As can be seen from the foregoing, third parties may attempt to overcome the privity defense and establish the necessary link with an accountant through a wide variety of contacts, including telephone calls, letters, or both. Some have adopted procedures whereby they notify accountants that they intend to rely on the accountant’s report and ask the accountant to acknowledge in writing their awareness of the intended reliance. Moreover, clients may attempt to pressure an accounting firm to respond to inquiries by third parties to facilitate the clients’ credit or other transactions.
In response to these efforts to create a privity relationship, a few basic principles ought to be followed in order to preserve the privity defense. As a general matter, direct contact between the accountant and the plaintiff should be avoided, whether by telephone, face-to-face meetings, e-mails, letters, or other types communication between the parties. The accountant should also avoid sending or providing financial statements directly to third parties or sharing other documents.

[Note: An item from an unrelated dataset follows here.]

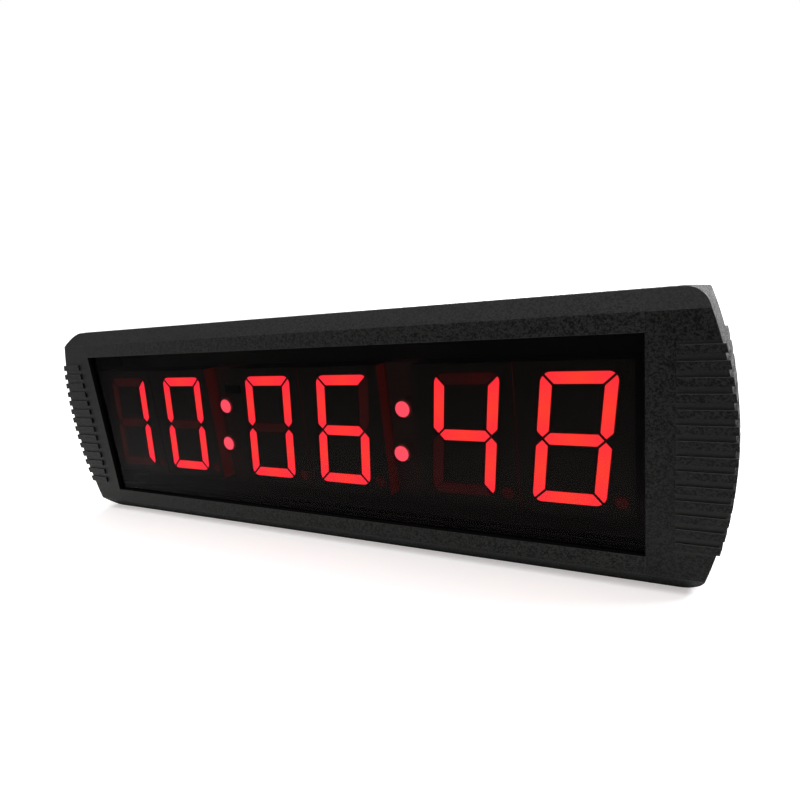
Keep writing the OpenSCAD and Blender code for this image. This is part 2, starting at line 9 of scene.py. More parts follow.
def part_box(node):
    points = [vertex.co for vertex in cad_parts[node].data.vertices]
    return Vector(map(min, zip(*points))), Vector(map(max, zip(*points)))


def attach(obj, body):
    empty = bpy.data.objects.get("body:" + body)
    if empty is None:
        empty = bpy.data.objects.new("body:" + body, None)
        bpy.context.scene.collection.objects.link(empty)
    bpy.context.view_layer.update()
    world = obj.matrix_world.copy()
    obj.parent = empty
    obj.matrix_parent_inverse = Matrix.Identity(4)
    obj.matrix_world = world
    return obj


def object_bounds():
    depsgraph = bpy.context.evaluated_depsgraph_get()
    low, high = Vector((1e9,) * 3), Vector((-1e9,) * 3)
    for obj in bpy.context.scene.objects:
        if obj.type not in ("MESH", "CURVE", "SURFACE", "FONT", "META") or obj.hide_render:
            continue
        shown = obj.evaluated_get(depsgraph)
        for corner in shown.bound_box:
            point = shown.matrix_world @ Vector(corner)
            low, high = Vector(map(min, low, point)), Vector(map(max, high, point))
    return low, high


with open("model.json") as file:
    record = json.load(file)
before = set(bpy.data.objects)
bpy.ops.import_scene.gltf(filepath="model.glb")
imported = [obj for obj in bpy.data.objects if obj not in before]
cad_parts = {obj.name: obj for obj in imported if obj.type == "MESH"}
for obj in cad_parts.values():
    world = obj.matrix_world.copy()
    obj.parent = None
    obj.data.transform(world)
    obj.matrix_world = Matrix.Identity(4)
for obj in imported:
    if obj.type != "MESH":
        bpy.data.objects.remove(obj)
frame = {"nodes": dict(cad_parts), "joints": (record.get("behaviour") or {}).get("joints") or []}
cad_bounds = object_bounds()
NODES = frame["nodes"]
MM = 0.001
DIGITS = range(1, 7)


# ---------- places worked out from the frame ----------

def middle(node):
    """Middle of a CAD node's box."""
    low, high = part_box(node)
    return (low + high) / 2


# ---------- camera ----------

# metres in the part's own frame, degrees, millimetres for the lens, and shares of the frame for the shift
CAMERA_AT = Vector((0.1590, -0.20235, 0.1054))
CAMERA_YAW, CAMERA_PITCH, CAMERA_ROLL = 31.46, -15.38, -6.49
CAMERA_LENS = 27.51
CAMERA_SENSOR = 36
CAMERA_SHIFT = (-0.0025, 0.051)


def make_camera():
    data = bpy.data.cameras.new("camera")
    data.lens = CAMERA_LENS
    data.sensor_width = CAMERA_SENSOR
    data.clip_start = 0.01
    data.shift_x, data.shift_y = CAMERA_SHIFT
    camera = bpy.data.objects.new("camera", data)
    turned = Matrix.Rotation(math.radians(CAMERA_YAW), 3, "Z")
    turned = turned @ Matrix.Rotation(math.radians(90 + CAMERA_PITCH), 3, "X")
    turned = turned @ Matrix.Rotation(math.radians(CAMERA_ROLL), 3, "Z")
    camera.matrix_world = Matrix.Translation(CAMERA_AT) @ turned.to_4x4()
    bpy.context.scene.collection.objects.link(camera)
    bpy.context.scene.camera = camera


# ---------- materials ----------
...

Nevertheless, an accountant’s decision regarding whether and how to respond to inquiries or otherwise involve itself in circumstances that may cause a loss of the privity defense may implicate business considerations, including client relations. On the other hand, if the risk of exposure to potential liability exceeds the rewards of continuing a particular engagement, an accounting firm may determine to resign the engagement. In the event, however, that an accounting firm determines that it does wish to communicate directly with the third party, careful consideration should be given to the nature of the communication, including whether the communication will be deemed to satisfy the Credit Alliance privity criteria. Finally, given the potential significance of the loss of the privity defense, an accounting firm may wish to consult with legal counsel to discuss an appropriate response under the particular circumstances.